A Tesla spokesperson for North America did not respond to a request for comment. Elon Musk has also not publicly said anything about the events in Europe.

That’s not to say that replicating the success of labor unions in Europe will be easy for U.S. workers. Musk has long been notoriously against union organizing. In 2018, Musk wrote in a tweet that he would remove Tesla employees’ stock options if they attempted to unionize. The National Labor Relations Board found him guilty of violating labor law, as these stock options constituted a part of their pay. When a group of Tesla workers in Buffalo, NY, announced their intent to unionize earlier this year, the company fired dozens of them. It then put out a memo addressing “false allegations” regarding the reason they had been fired—namely, unionizing. 

There are also significant differences in the union models of Europe and the U.S. Sweden’s unions operate based on sectoral bargaining, as do France and Germany.

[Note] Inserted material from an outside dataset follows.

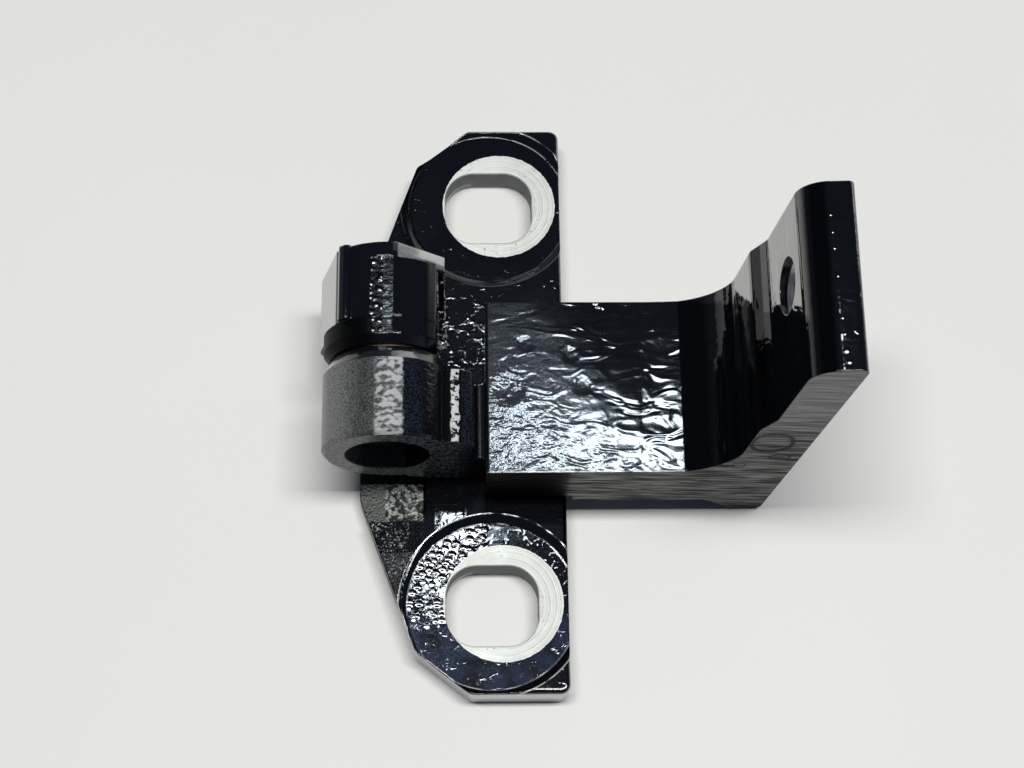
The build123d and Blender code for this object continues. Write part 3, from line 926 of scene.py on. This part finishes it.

Instead of individual unions negotiating with individual companies, as is the case in the U.S., workers are given the option to join a union that covers their entire industry. That union will then bargain with companies in the industry, or sector, to institute a collective bargaining agreement that applies to all workers in that sector, regardless of union status.

“This conflict is about wages, pensions and insurance for our members who work at Tesla,” said IF Metall president Marie Nilsson in a press release, as translated from Swedish. “But fundamentally, it is also about standing up for the entire Swedish labor market model. In Sweden, it is unions and employers who together agree on wages and working conditions in collective agreement negotiations.”